▸ What is needed
Show each line that has the string "this" in it.

[Records that describe objects]
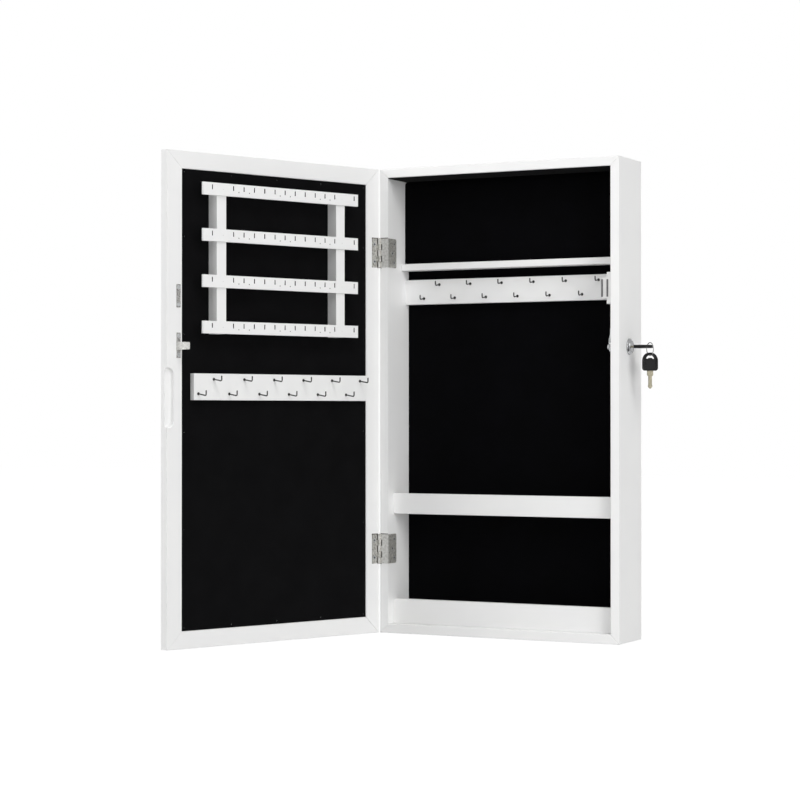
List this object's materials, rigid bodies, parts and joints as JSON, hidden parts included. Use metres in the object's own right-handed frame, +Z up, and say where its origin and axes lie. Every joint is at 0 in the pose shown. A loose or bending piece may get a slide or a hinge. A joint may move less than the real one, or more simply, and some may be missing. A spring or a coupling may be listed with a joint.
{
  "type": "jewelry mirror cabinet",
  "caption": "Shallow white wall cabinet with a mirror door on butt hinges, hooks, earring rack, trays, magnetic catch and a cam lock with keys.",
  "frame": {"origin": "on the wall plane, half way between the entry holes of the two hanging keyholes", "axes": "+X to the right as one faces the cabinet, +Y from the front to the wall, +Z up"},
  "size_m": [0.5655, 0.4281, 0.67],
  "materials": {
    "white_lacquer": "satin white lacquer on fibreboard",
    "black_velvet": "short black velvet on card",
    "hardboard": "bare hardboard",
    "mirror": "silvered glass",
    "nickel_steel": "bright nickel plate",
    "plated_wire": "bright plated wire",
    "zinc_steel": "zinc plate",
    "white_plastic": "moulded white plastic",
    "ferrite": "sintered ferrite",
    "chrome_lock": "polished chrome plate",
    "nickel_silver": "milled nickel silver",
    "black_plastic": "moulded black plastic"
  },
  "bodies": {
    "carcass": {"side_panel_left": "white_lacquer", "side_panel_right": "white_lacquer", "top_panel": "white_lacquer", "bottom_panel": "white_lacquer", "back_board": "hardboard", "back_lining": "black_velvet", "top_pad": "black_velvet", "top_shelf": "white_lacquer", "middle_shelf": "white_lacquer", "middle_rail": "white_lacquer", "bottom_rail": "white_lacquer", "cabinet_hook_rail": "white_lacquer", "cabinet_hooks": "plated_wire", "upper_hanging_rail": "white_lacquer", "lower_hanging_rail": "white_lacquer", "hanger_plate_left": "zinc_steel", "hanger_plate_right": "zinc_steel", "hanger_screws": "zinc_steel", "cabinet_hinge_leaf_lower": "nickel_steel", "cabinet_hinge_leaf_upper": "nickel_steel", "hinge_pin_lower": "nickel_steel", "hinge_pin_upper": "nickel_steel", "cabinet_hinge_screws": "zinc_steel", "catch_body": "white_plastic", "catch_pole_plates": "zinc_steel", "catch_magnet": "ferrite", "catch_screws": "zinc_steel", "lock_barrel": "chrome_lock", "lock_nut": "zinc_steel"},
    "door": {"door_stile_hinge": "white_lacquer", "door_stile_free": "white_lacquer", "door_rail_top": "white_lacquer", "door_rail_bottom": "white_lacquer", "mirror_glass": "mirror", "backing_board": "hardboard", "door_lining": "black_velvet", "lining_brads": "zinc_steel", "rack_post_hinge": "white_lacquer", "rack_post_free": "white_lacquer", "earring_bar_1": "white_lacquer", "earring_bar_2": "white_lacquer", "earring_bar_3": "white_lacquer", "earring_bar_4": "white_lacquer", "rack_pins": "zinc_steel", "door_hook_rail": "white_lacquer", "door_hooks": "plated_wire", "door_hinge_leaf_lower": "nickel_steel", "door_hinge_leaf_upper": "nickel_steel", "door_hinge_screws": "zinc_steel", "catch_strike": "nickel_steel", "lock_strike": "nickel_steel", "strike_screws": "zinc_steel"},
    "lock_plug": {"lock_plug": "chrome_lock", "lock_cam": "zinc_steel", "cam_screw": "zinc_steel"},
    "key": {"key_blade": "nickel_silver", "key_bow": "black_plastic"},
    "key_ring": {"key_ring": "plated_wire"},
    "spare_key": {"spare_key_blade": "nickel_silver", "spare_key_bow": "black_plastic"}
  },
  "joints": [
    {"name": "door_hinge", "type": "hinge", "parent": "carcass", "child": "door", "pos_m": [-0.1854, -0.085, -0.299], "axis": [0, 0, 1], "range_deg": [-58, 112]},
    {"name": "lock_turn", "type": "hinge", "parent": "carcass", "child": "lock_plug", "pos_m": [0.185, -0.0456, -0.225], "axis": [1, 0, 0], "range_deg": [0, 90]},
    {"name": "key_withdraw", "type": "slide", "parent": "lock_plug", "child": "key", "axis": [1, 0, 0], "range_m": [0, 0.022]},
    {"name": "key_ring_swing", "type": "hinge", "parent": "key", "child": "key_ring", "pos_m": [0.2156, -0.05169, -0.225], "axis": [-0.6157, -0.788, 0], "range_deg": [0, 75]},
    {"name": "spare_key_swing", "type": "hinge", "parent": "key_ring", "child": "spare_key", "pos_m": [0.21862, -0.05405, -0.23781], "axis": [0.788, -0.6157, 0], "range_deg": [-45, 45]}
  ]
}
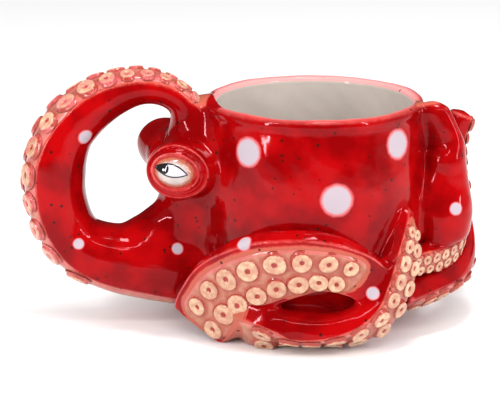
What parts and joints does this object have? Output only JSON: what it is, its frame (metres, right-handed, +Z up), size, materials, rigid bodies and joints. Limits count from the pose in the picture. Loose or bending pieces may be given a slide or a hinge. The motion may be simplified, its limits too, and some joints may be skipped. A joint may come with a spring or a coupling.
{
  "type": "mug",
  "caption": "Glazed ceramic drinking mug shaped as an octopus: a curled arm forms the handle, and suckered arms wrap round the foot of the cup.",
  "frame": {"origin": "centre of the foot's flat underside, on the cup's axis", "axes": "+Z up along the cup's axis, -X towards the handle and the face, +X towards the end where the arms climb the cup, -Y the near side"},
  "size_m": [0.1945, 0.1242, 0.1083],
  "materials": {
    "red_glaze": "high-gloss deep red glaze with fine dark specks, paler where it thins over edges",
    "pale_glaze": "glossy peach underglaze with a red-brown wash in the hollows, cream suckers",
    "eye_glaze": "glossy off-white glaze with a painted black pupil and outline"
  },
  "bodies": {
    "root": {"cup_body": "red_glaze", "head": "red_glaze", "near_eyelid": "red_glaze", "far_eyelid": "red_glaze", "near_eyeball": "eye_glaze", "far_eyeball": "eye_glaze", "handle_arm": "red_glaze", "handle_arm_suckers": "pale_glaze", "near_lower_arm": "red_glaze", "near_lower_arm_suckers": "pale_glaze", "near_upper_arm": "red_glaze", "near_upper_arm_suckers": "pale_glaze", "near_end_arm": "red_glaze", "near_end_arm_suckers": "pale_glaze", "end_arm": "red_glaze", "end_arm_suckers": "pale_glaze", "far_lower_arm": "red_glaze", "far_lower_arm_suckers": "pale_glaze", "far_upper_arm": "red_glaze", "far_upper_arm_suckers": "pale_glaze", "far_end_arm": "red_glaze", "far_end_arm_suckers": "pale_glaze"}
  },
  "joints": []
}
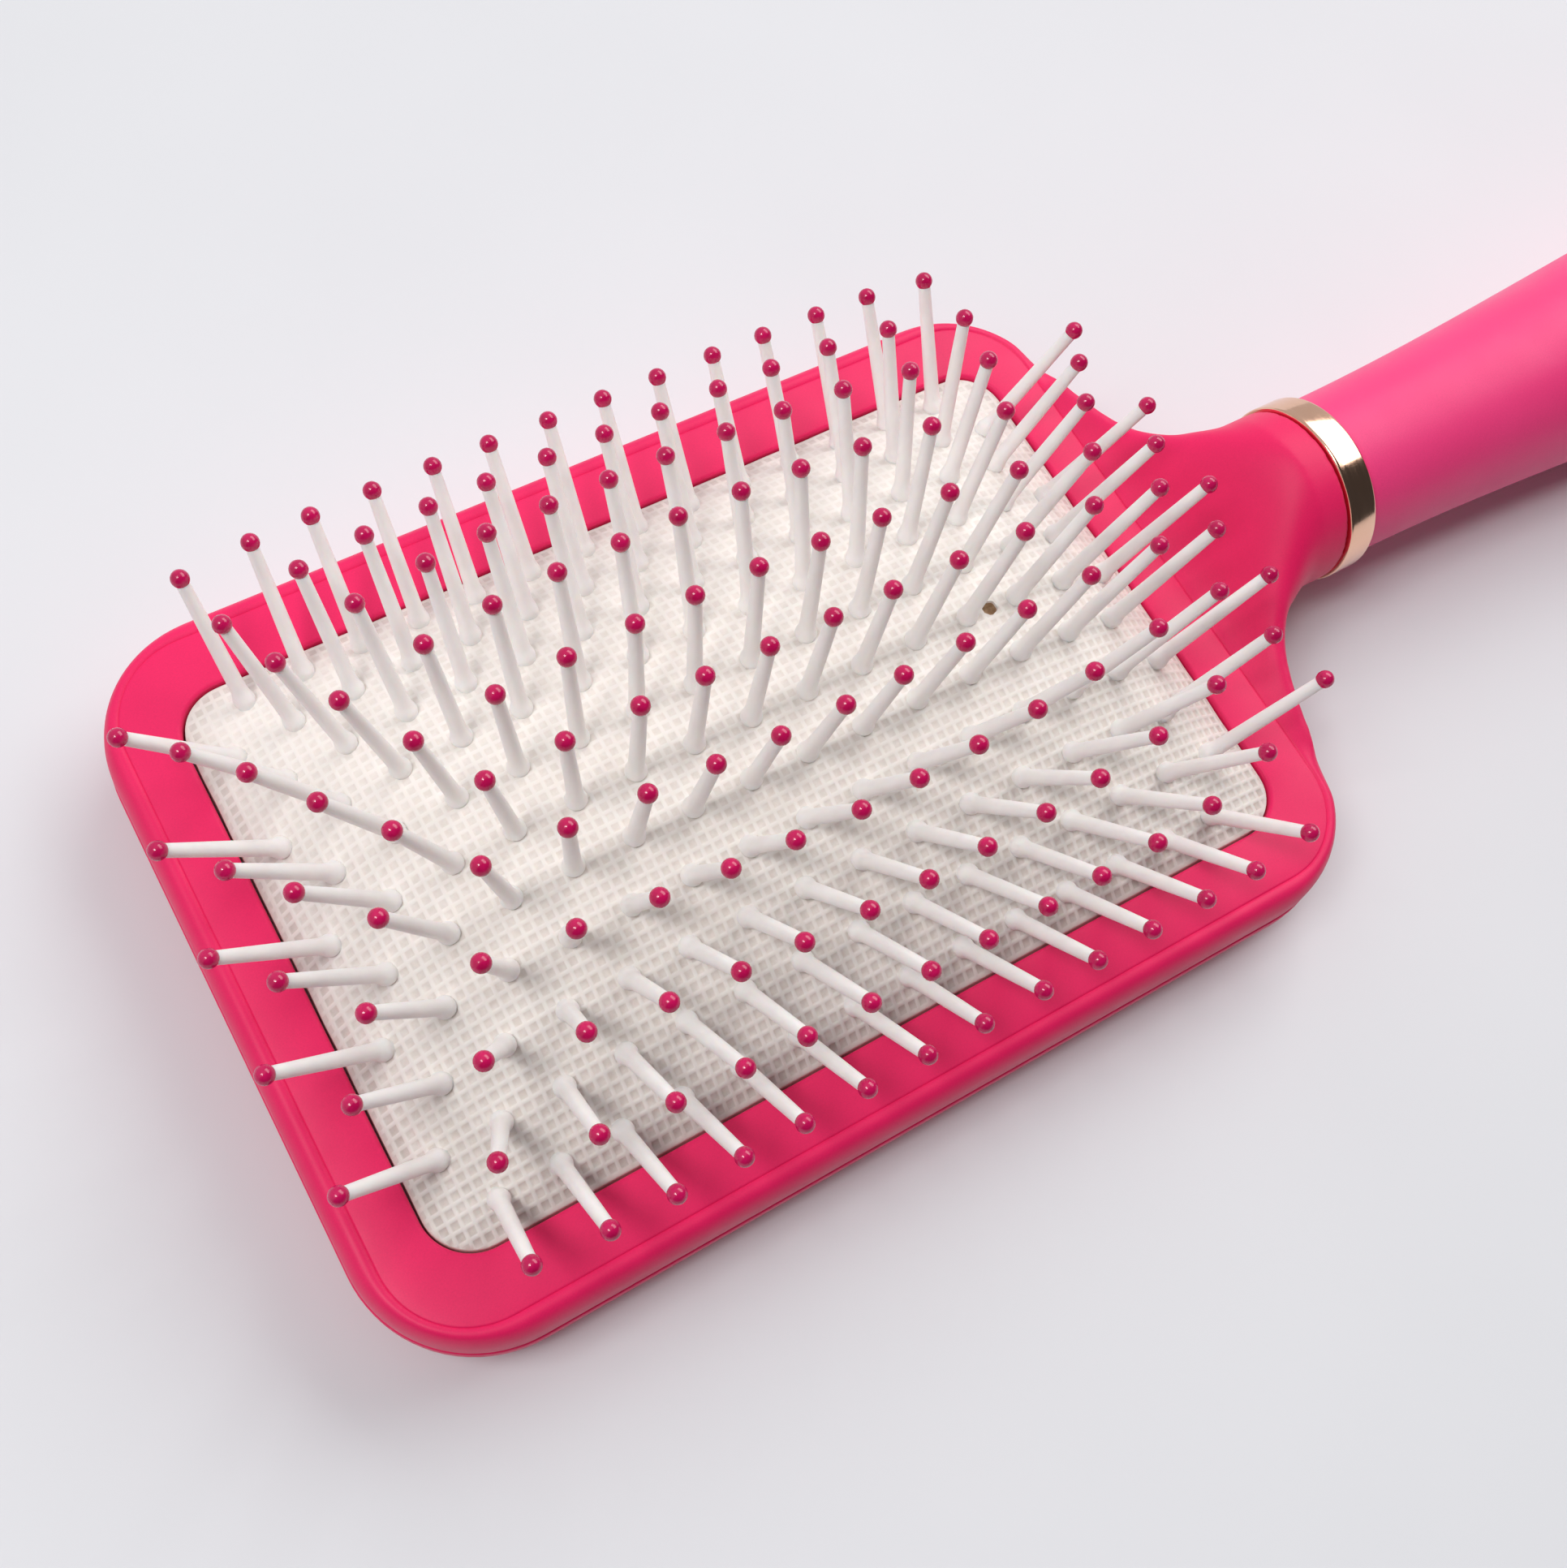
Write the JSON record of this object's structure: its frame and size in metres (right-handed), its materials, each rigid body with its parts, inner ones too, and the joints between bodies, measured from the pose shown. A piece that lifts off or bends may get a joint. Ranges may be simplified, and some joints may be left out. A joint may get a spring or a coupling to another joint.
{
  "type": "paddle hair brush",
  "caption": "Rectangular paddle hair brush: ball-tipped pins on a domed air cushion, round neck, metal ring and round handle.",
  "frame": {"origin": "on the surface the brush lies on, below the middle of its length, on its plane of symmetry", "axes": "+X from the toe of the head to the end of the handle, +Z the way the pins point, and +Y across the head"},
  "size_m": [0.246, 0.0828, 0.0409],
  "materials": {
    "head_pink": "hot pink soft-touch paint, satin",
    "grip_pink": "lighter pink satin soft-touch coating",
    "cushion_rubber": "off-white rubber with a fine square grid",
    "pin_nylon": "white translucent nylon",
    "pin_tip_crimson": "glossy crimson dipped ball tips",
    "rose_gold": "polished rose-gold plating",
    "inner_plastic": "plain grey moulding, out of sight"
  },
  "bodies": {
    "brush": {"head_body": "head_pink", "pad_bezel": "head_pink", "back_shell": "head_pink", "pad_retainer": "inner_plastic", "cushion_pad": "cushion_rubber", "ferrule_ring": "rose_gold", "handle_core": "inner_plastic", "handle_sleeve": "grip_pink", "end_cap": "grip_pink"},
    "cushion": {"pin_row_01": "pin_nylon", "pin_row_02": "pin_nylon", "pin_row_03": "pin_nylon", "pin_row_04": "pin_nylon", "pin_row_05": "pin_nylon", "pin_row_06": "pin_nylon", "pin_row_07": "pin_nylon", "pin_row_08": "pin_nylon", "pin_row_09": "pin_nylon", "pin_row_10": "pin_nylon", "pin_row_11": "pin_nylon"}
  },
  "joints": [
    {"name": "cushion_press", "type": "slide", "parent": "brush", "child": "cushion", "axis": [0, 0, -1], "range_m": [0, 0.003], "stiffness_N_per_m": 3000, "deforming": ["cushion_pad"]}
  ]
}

▸ Task solution
List this object's materials, rigid bodies, parts and joints as JSON, hidden parts included. Use metres in the object's own right-handed frame, +Z up, and say where its origin and axes lie. Every joint is at 0 in the pose shown. A loose or bending piece may get a slide or a hinge. A joint may move less than the real one, or more simply, and some may be missing. A spring or a coupling may be listed with a joint.
What parts and joints does this object have? Output only JSON: what it is, its frame (metres, right-handed, +Z up), size, materials, rigid bodies and joints. Limits count from the pose in the picture. Loose or bending pieces may be given a slide or a hinge. The motion may be simplified, its limits too, and some joints may be skipped. A joint may come with a spring or a coupling.
Write the JSON record of this object's structure: its frame and size in metres (right-handed), its materials, each rigid body with its parts, inner ones too, and the joints between bodies, measured from the pose shown. A piece that lifts off or bends may get a joint. Ranges may be simplified, and some joints may be left out. A joint may get a spring or a coupling to another joint.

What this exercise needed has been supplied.